Boosting Sodium Compensation Efficiency via a CNT/MnO2 Catalyst toward High-Performance Na-Ion Batteries

• Published in: ACS applied materials & interfaces Vol. 16; no. 15; pp. 18971 - 18979
• Main Authors: He, Wei-Huan, Guo, Yu-Jie, Wang, En-Hui, Ding, Liang, Chang, Xin, Chang, Yu-Xin, Lei, Zhou-Quan, Xin, Sen, Li, Hui, Wang, Bo, Zhang, Qian-Yu, Xu, Li, Yin, Ya-Xia, Guo, Yu-Guo
• Format: Journal Article
• Language: English
• Published: American Chemical Society 17.04.2024
• Subjects: Energy, Environmental, and Catalysis Applications; sodium compensation; electrocatalytic strategy; sodium-ion batteries; electrochemical properties; decomposition voltage
• ISSN: 1944-8244; 1944-8252
• DOI: 10.1021/acsami.4c02268

The formation of a solid electrolyte interphase on carbon anodes causes irreversible loss of Na+ ions, significantly compromising the energy density of Na-ion full cells.

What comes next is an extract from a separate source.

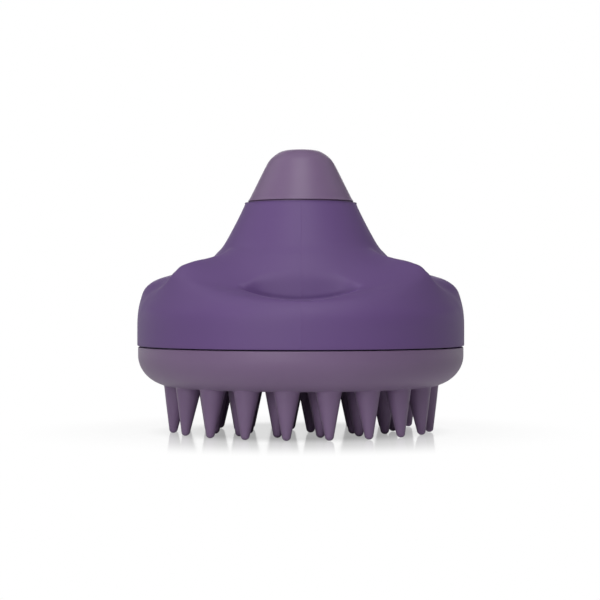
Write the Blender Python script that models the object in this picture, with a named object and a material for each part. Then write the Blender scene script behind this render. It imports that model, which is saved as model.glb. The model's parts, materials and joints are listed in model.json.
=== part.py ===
"""Vibrating scalp massager brush: silicone bristle head, screw-on casing, push button on top.

All driving dimensions are in millimetres; meshes are built in metres.
The origin is on the plane of the bristle tips, below the centre of the head, with +Z up.
The front, with one of the two finger scoops, faces -Y.
"""
import math

import bmesh
import bpy
from mathutils import Matrix, Vector

MM = 0.001
GAP = 0.3                      # air gap between neighbouring pieces
ROUND_STEPS = 40               # facets round the large turned pieces
BUTTON_STEPS = 28              # facets round the button
MOTOR_STEPS = 20               # facets round the motor and the cells
SMALL_STEPS = 12               # facets round screws, posts and bosses
SMOOTH_ANGLE = math.radians(35)
ROD_PHASE = 0.1                # radians per millimetre of radius

# Head: silicone pad with bristles, stretched over a rigid plate
PAD_RADIUS = 42.9
PAD_BOTTOM = 12.0
PAD_TOP = 22.35
PAD_WALL = 2.0
PAD_CORNER_WIDTH = 9.5
PAD_CORNER_HEIGHT = 8.2
PAD_BEAD_RADIUS = 38.2
PAD_BEAD_BOTTOM = 17.0
PAD_BEAD_TOP = 20.2
BRISTLE_SIDES = 8
BRISTLE_ROOT_RADIUS = 3.3
BRISTLE_TIP_RADIUS = 1.2
BRISTLE_FLAT_RADIUS = 0.6
# (count, radius of the roots, radius of the tips, azimuth of the first bristle from the front)
BRISTLE_RINGS = (
    (20, 33.1, 34.0, 12.0),
    (14, 23.9, 24.4, 11.7),
    (10, 16.3, 16.6, 18.0),
    (4, 6.2, 6.3, 24.0),
)

PLATE_FLOOR = PAD_BOTTOM + PAD_WALL + GAP
PLATE_THICKNESS = 2.0
PLATE_FLAT_RADIUS = 34.9
PLATE_RIM = ((38.5, 16.0), (38.8, 16.7))
COLLAR_RADIUS = 37.3
COLLAR_WALL = 2.0
COLLAR_TOP = 29.2
FLANGE_RADIUS = 40.6
FLANGE_BOTTOM = 20.6
FLANGE_TOP = 22.0

# Three-start thread between the collar and the casing
THREAD_STARTS = 3
THREAD_LEAD = 18.0             # rise in one full turn
THREAD_FIRST = 4.0             # azimuth where the first thread piece starts
THREAD_ARC = 30.0              # degrees covered by each thread piece
THREAD_STEPS = 6
THREAD_HEIGHT = 1.3
RIDGE_BOTTOM = 24.6
RIDGE_INNER_RADIUS = COLLAR_RADIUS + GAP
LUG_OUTER_RADIUS = 39.0

# Seal ring in the mouth of the casing
SEAL_RADIUS = 40.05
SEAL_SECTION_RADIUS = 0.75
SEAL_HEIGHT = 23.2
SEAL_STEPS = 32
SEAL_SIDES = 6

# Casing shell: profiles from the mouth up to the neck, as (radius, height)
SHELL_WALL = 2.0
NECK_TOP = 60.3
NECK_BORE = 14.35
NECK_POCKET = 15.4
NECK_SHOULDER = 56.5
NECK_POCKET_BOTTOM = 55.2
# Profiles from the mouth up to the neck (radius, height), row by row, at four azimuths
PROFILES = {
    "flare": (
        (43.1, 22.65), (43.1, 26.6), (43.0, 29.0), (42.5, 31.0), (41.3, 32.5), (39.2, 33.6),
        (36.2, 34.5), (33.2, 35.4), (30.6, 36.7), (28.6, 38.6), (26.8, 40.8), (24.9, 43.4),
        (22.9, 46.2), (20.3, 49.2), (17.35, 54.5), (15.0, 59.3), (14.8, NECK_TOP),
    ),
    "bulge": (
        (43.1, 22.65), (43.1, 27.0), (43.0, 29.6), (42.5, 32.0), (41.4, 34.2), (40.3, 36.8),
        (39.3, 39.3), (38.1, 41.8), (36.0, 43.8), (32.8, 44.9), (28.8, 45.6), (25.2, 46.5),
        (22.3, 47.6), (20.3, 49.2), (17.35, 54.5), (15.0, 59.3), (14.8, NECK_TOP),
    ),
    "valley": (
        (43.1, 22.65), (43.1, 27.0), (43.05, 29.7), (42.7, 32.2), (41.6, 34.5), (40.0, 36.7),
        (38.2, 38.4), (36.1, 39.8), (33.6, 41.2), (30.8, 42.5), (27.5, 43.9), (24.3, 45.3),
        (22.2, 47.0), (20.3, 49.2), (17.35, 54.5), (15.0, 59.3), (14.8, NECK_TOP),
    ),
    "side": (
        (43.1, 22.65), (43.1, 27.0), (43.05, 29.8), (42.8, 32.6), (42.2, 35.2), (41.4, 37.3),
        (39.9, 38.9), (37.6, 40.2), (34.0, 41.3), (30.0, 42.4), (26.8, 43.6), (24.2, 45.0),
        (22.2, 47.0), (20.3, 49.2), (17.35, 54.5), (15.0, 59.3), (14.8, NECK_TOP),
    ),
}
# Where each row of the bulge ends in a ridge, in degrees from the front; the valley lies beyond it
RIDGE_AZIMUTHS = (74.0, 74.0, 74.0, 73.0, 71.0, 65.5, 60.5, 58.5, 57.5, 57.0, 57.0, 57.0, 57.0, 57.0, 57.0,
                  57.0, 57.0)
RIDGE_SHARES = (0.0, 0.13, 0.26, 0.38, 0.5, 0.66, 0.83, 1.0)    # columns between the front and the ridge
VALLEY_OFFSET = 8.0
BULGE_SPREAD = 2.0               # power by which the flare turns into the bulge
# Finger dent: a steep wall at the back and a ledge below it
DENT_WALL_TOP = (26.4, 41.3)
DENT_WALL_SLOPE = 0.20
DENT_WALL_BOW = 0.0119
DENT_WALL_RETURN = 9.2e-5
DENT_LEDGE_HEIGHT = 35.4
DENT_LEDGE_BEND = 0.0125
DENT_LEDGE_SLOPE = 0.12
ROW_STEPS = 2
CONE_ROW = 13                  # profile row where the straight neck cone begins
LINING_REACH = 3               # rows on each side that set the direction of the wall's thickness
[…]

Sodium compensation additives can effectively address the irreversible sodium loss but suffer from high decomposition voltage induced by low electrochemical activity. Herein, we propose a universal electrocatalytic sodium compensation strategy by introducing a carbon nanotube (CNT)/MnO2 catalyst to realize full utilization of sodium compensation additives at a much-reduced decomposition voltage. The well-organized CNT/MnO2 composite with high catalytic activity, good electronic conductivity, and abundant reaction sites enables sodium compensation additives to decompose at significantly reduced voltages (from 4.40 to 3.90 V vs Na+/Na for sodium oxalate, 3.88 V for sodium carbonate, and even 3.80 V for sodium citrate). As a result, sodium oxalate as the optimal additive achieves a specific capacity of 394 mAh g–1, almost reaching its theoretical capacity in the first charge, increasing the energy density of the Na-ion full cell from 111 to 158 Wh kg–1 with improved cycle stability and rate capability. This work offers a valuable approach to enhance sodium compensation efficiency, promising high-performance energy storage devices in the future.